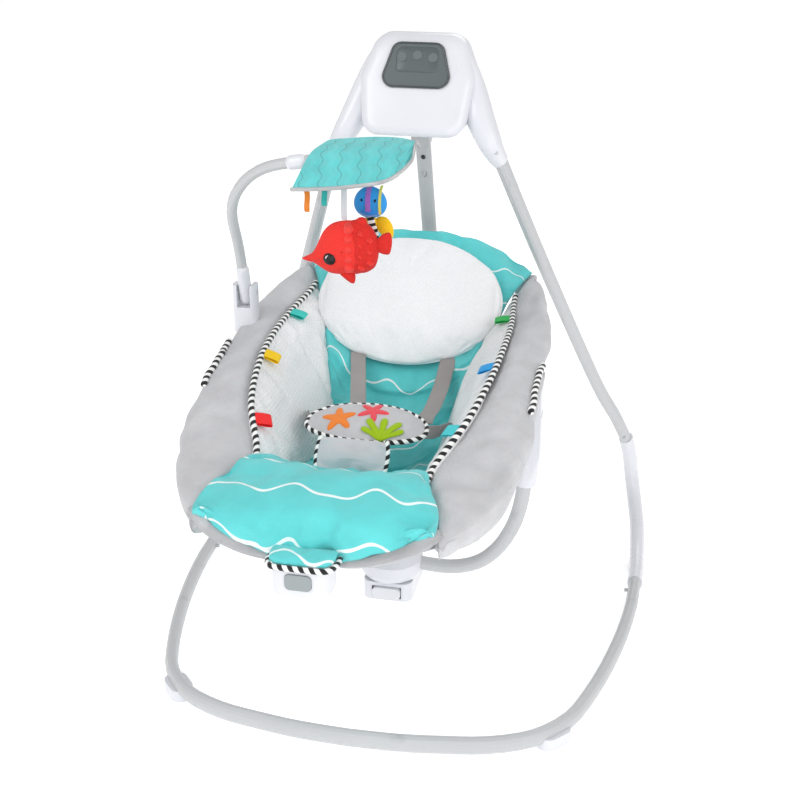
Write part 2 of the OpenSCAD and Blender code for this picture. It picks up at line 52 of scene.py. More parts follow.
# Lamps: name, place, height of the point that it faces, size, watts
LAMPS = (("key", (-1.6, -1.9, 2.6), 0.45, 1.6, 25), ("fill", (2.3, -1.2, 1.7), 0.5, 2.0, 18),
         ("front", (0.7, -3.0, 1.3), 0.5, 2.4, 20), ("rim", (0.3, 2.4, 2.2), 0.6, 1.6, 12))
WORLD_STRENGTH, FLOOR_RADIUS, FLOOR_GLOW = 0.65, 9, 0.36


def linear(code):
    """The linear colour of an sRGB hex code."""
    parts = [int(code[i:i + 2], 16) / 255 for i in (1, 3, 5)]
    return [c / 12.92 if c <= 0.04045 else ((c + 0.055) / 1.055) ** 2.4 for c in parts] + [1.0]


def link(data, name):
    obj = bpy.data.objects.new(name, data)
    bpy.context.scene.collection.objects.link(obj)
    return obj


def point(obj, at, direction):
    """Stands a camera or a lamp at a place, looking in a direction."""
    obj.location = at
    obj.rotation_euler = Vector(direction).to_track_quat("-Z", "Y").to_euler()


def add_camera():
    data = bpy.data.cameras.new("camera")
    data.lens, data.sensor_width = CAMERA_LENS, SENSOR_WIDTH
    camera = link(data, "camera")
    point(camera, CAMERA_AT, CAMERA_AIM)
    bpy.context.scene.camera = camera


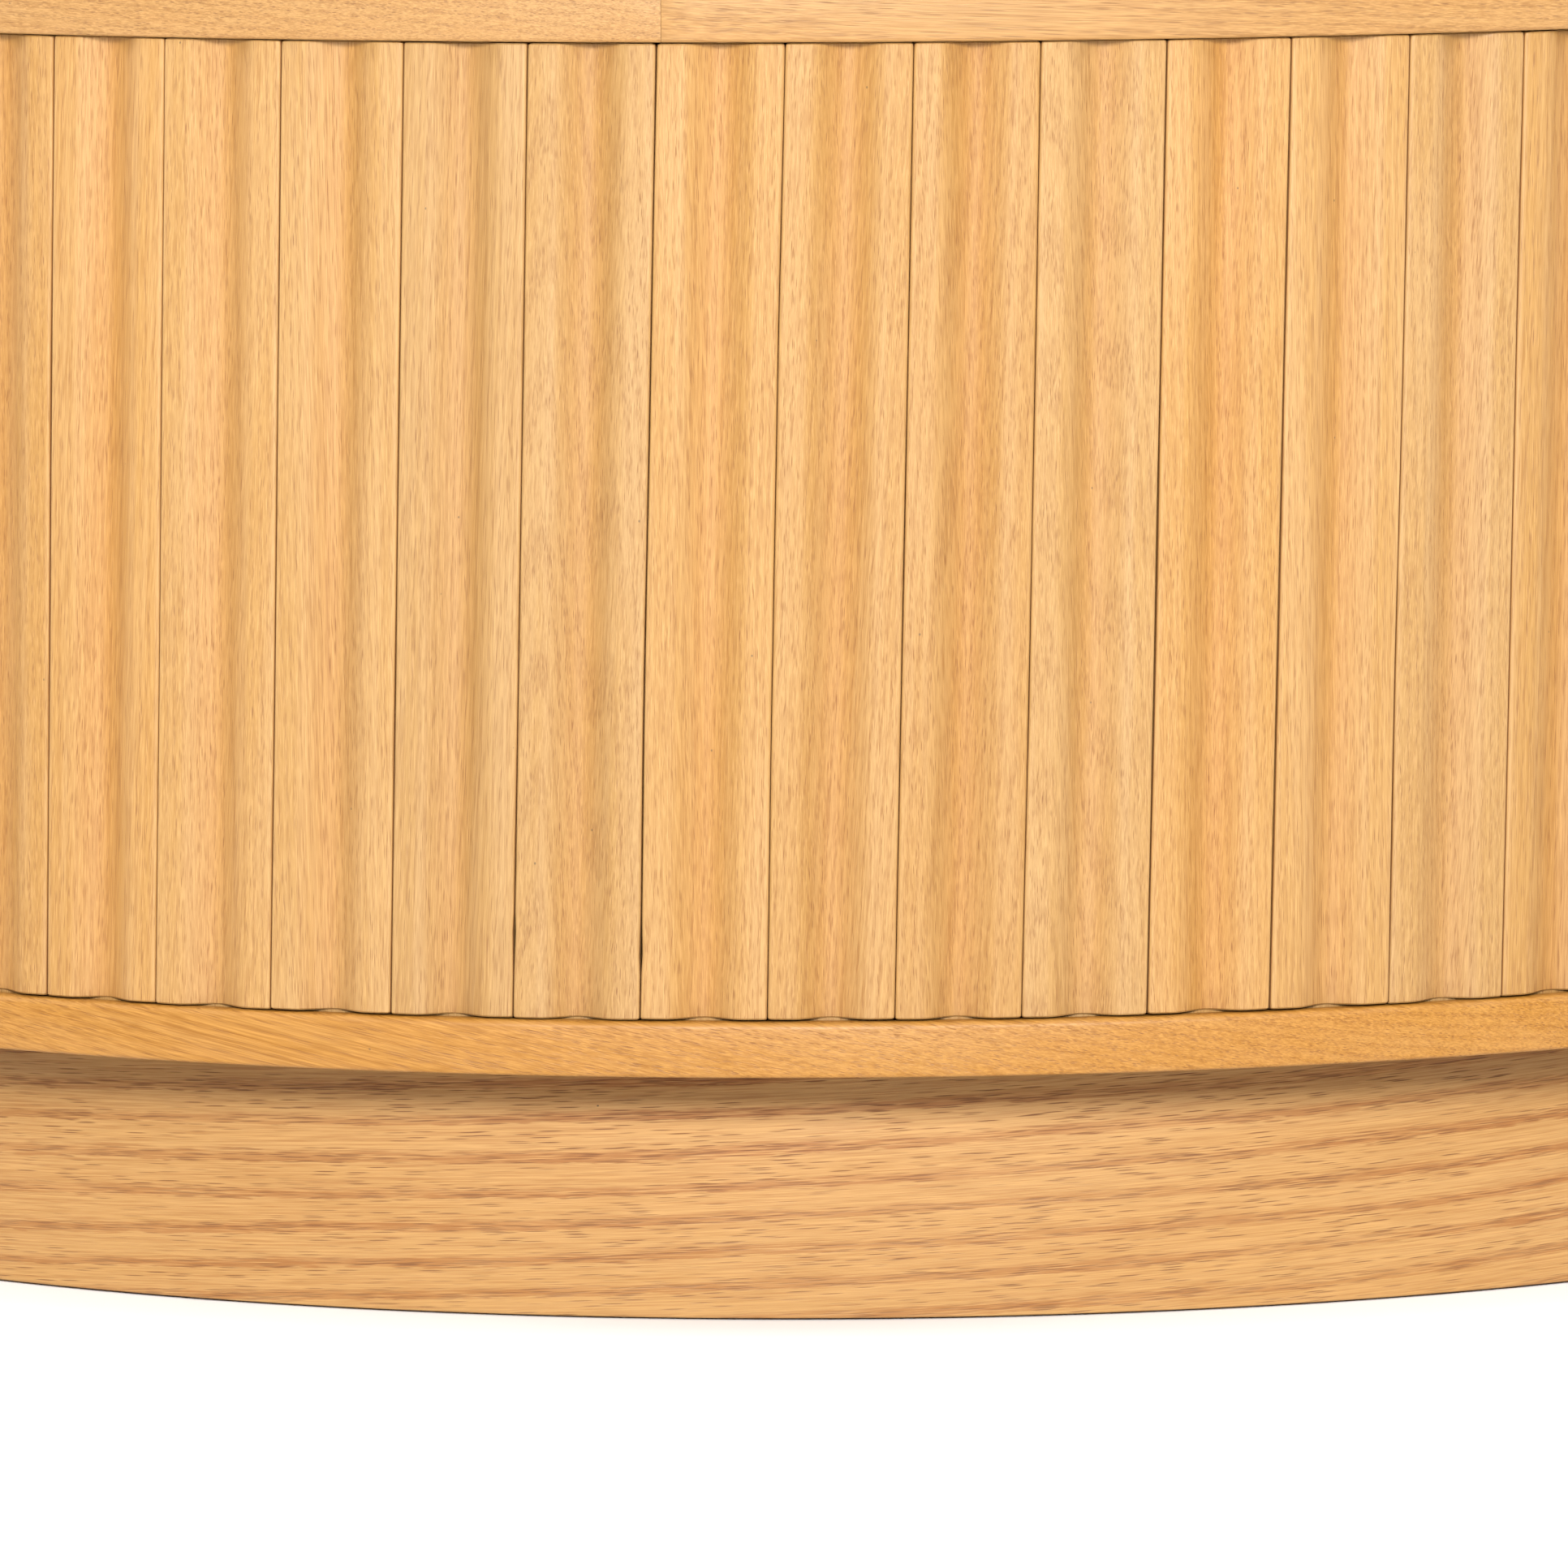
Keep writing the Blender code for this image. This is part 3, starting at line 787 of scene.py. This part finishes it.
def used(g, wood, wear, edge, colour, light):
    """The colour with lacquer pooled in the hollows, pale rubbed edges, and grime in the seams."""
    rubbed = g.span(g.noise(wood, (400.0, 400.0, 40.0)), 0.35, 0.65, 0.22, 0.55)
    hollow = g.math("MAXIMUM", g.math("MULTIPLY", wear, -1.0), 0.0)
    colour = g.mix(g.math("MULTIPLY", hollow, 0.45), colour, POOLED_LACQUER, "MULTIPLY")
    colour = g.mix(g.math("MULTIPLY", edge, rubbed), colour, brighter(light, 1.2))
    return g.mix(g.span(edge, 0.90, 0.99, 0.0, 0.85), colour, SEAM_GRIME)


def wood_material(name, colours, changes):
    """Lacquered oak. changes holds what differs from OAK."""
    look = OAK | changes
    light, warm, dark, pore = colours
    g = Graph(name)
    wood = g.field("wood", vector=True)
    wear = g.field("wear")
    edge = g.math("MAXIMUM", wear, 0.0)
    bands = growth_bands(g, wood, look)
    fine = g.noise(wood, (1500.0, 1500.0, 16.0), 3.0, 0.65)
    hair = g.noise(wood, (3300.0, 3300.0, 50.0), 2.0, 0.7)
    hole = pore_holes(g, wood, bands, look)

    colour = fibre_colour(g, wood, bands, fine, hair, (light, warm, dark), look)
    colour = g.mix(g.math("MULTIPLY", hole, look["pore_strength"]), colour, pore)
    colour = g.mix(specks(g, wood, look["speck"]), colour, DIRT)
    colour = used(g, wood, wear, edge, toned(g, colour, look), light)
    g.set(g.shader.inputs["Base Color"], colour)

    cloudy = g.noise(wood, (60.0, 60.0, 25.0), 3.0)
    cloudy = g.span(cloudy, 0.3, 0.7, look["roughness"] - 0.05, look["roughness"] + 0.06)
    cloudy = g.math("MULTIPLY_ADD", edge, -0.06, cloudy)
    g.set(g.shader.inputs["Roughness"], g.math("MULTIPLY_ADD", hole, 0.12, cloudy))
    height = g.math("MULTIPLY_ADD", hole, -0.9, g.math("MULTIPLY", hair, 0.5))
    height = g.math("MULTIPLY_ADD", fine, 0.4, height)
    g.bumped(height, look["bump"], 0.0003)
    g.shader.inputs["Specular IOR Level"].default_value = LACQUER_GLOSS
    return g.material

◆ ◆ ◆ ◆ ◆

• Problem: Your answer should be exactly the lines of the data above, from the first through the line containing "0.85), colour, SEAM_GRIME)".

• Right answer:
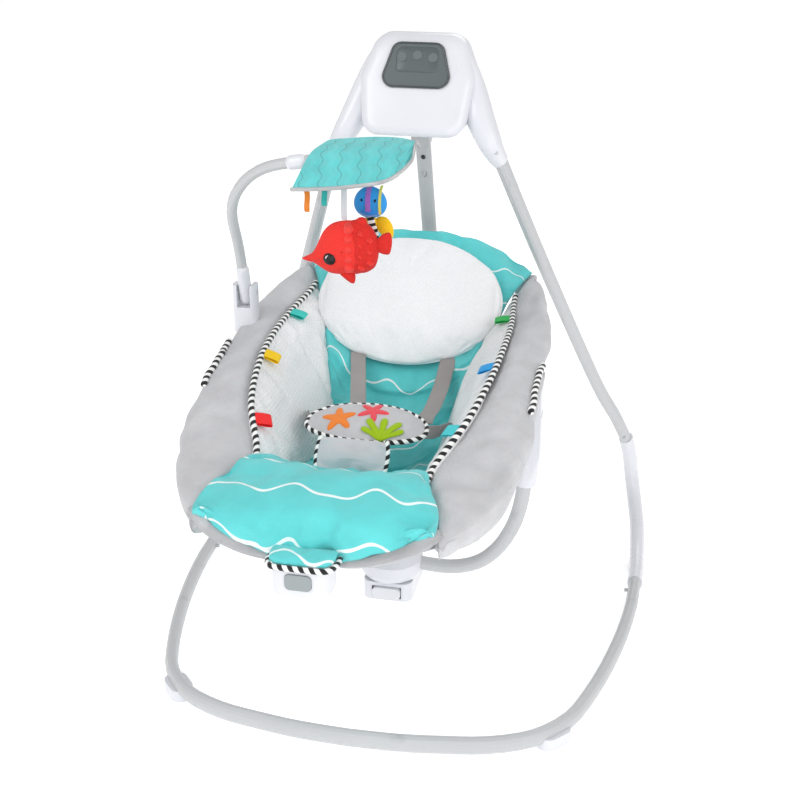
Write part 2 of the OpenSCAD and Blender code for this picture. It picks up at line 52 of scene.py. More parts follow.
# Lamps: name, place, height of the point that it faces, size, watts
LAMPS = (("key", (-1.6, -1.9, 2.6), 0.45, 1.6, 25), ("fill", (2.3, -1.2, 1.7), 0.5, 2.0, 18),
         ("front", (0.7, -3.0, 1.3), 0.5, 2.4, 20), ("rim", (0.3, 2.4, 2.2), 0.6, 1.6, 12))
WORLD_STRENGTH, FLOOR_RADIUS, FLOOR_GLOW = 0.65, 9, 0.36


def linear(code):
    """The linear colour of an sRGB hex code."""
    parts = [int(code[i:i + 2], 16) / 255 for i in (1, 3, 5)]
    return [c / 12.92 if c <= 0.04045 else ((c + 0.055) / 1.055) ** 2.4 for c in parts] + [1.0]


def link(data, name):
    obj = bpy.data.objects.new(name, data)
    bpy.context.scene.collection.objects.link(obj)
    return obj


def point(obj, at, direction):
    """Stands a camera or a lamp at a place, looking in a direction."""
    obj.location = at
    obj.rotation_euler = Vector(direction).to_track_quat("-Z", "Y").to_euler()


def add_camera():
    data = bpy.data.cameras.new("camera")
    data.lens, data.sensor_width = CAMERA_LENS, SENSOR_WIDTH
    camera = link(data, "camera")
    point(camera, CAMERA_AT, CAMERA_AIM)
    bpy.context.scene.camera = camera


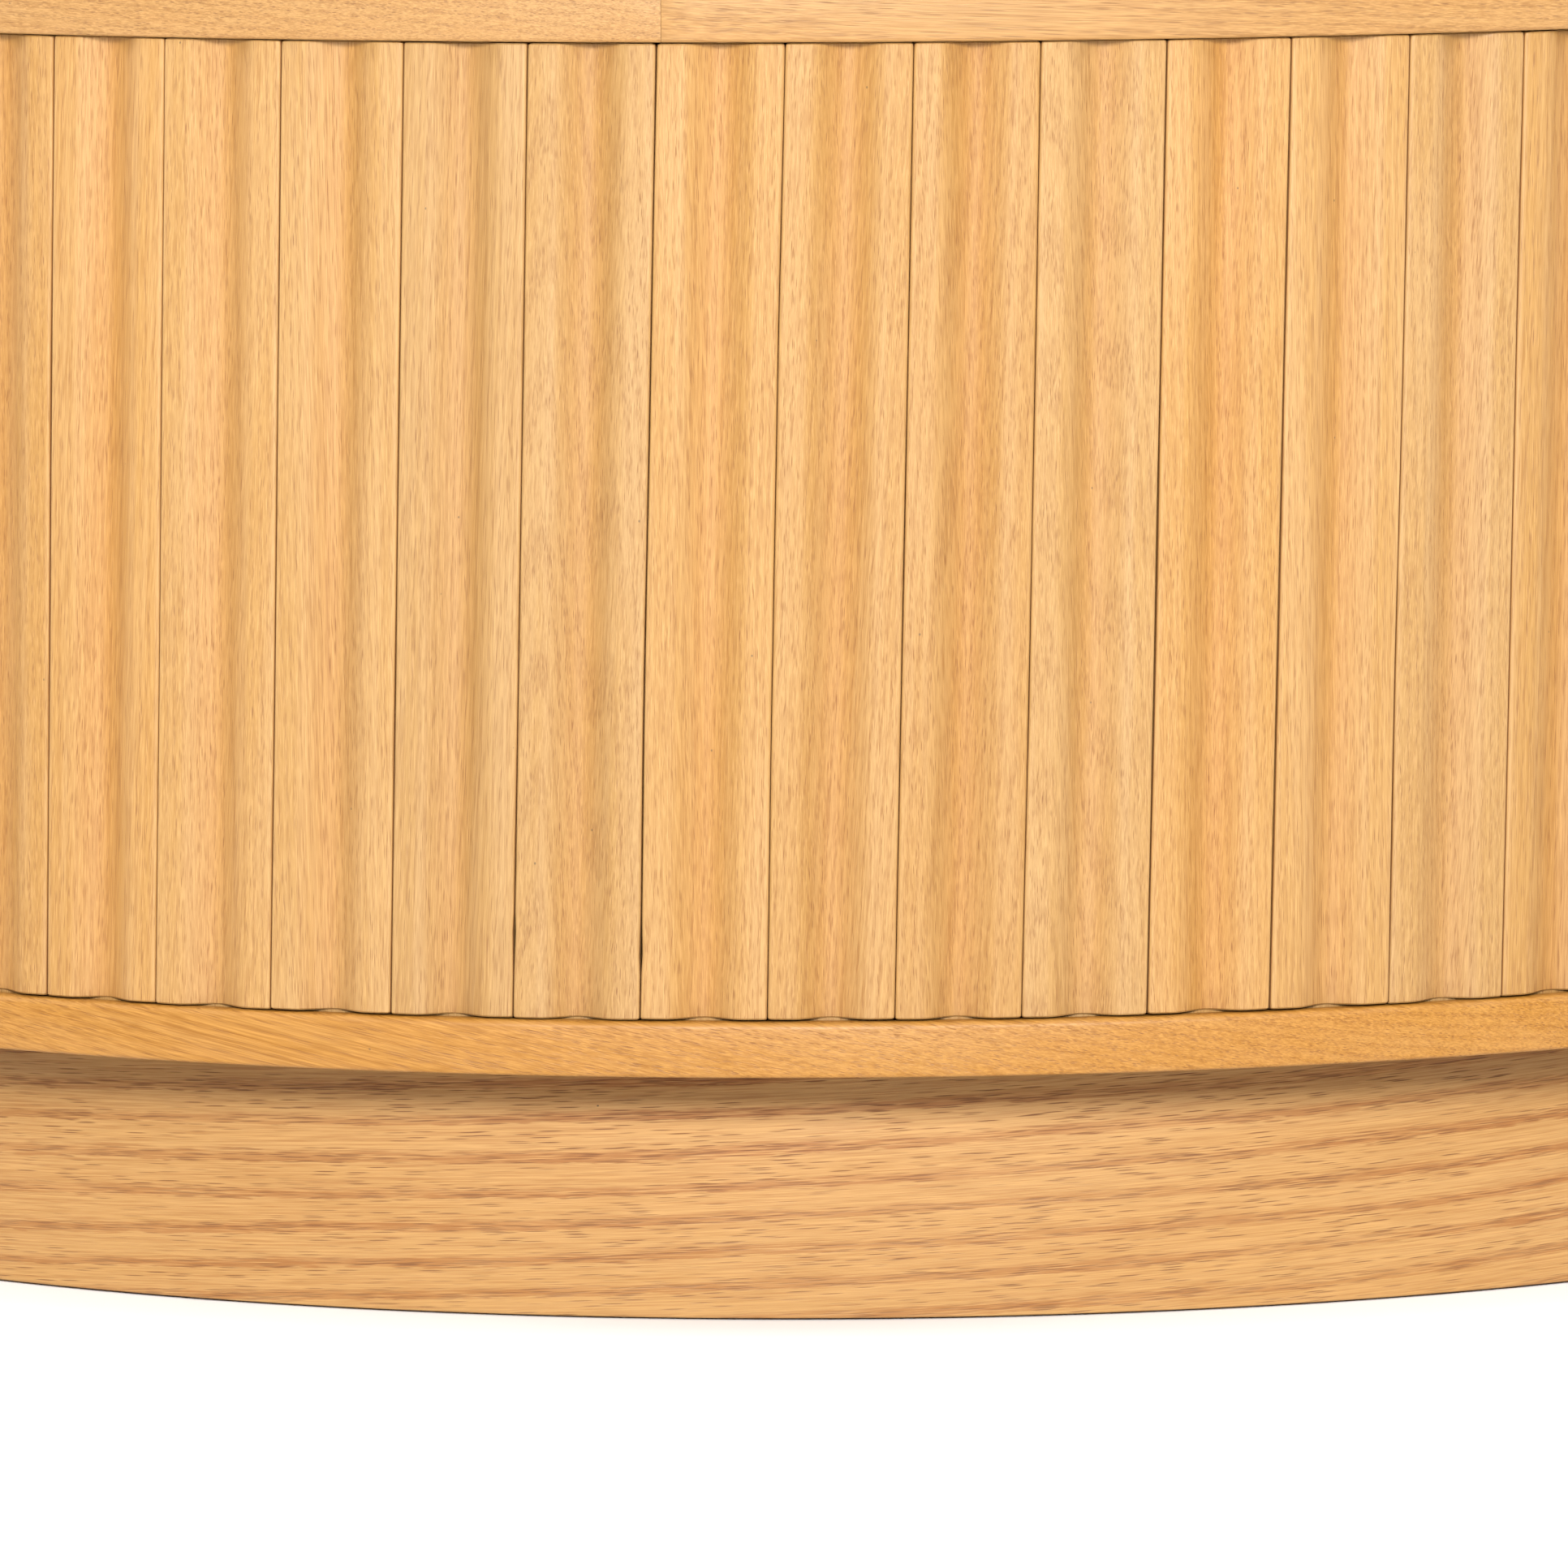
Keep writing the Blender code for this image. This is part 3, starting at line 787 of scene.py. This part finishes it.
def used(g, wood, wear, edge, colour, light):
    """The colour with lacquer pooled in the hollows, pale rubbed edges, and grime in the seams."""
    rubbed = g.span(g.noise(wood, (400.0, 400.0, 40.0)), 0.35, 0.65, 0.22, 0.55)
    hollow = g.math("MAXIMUM", g.math("MULTIPLY", wear, -1.0), 0.0)
    colour = g.mix(g.math("MULTIPLY", hollow, 0.45), colour, POOLED_LACQUER, "MULTIPLY")
    colour = g.mix(g.math("MULTIPLY", edge, rubbed), colour, brighter(light, 1.2))
    return g.mix(g.span(edge, 0.90, 0.99, 0.0, 0.85), colour, SEAM_GRIME)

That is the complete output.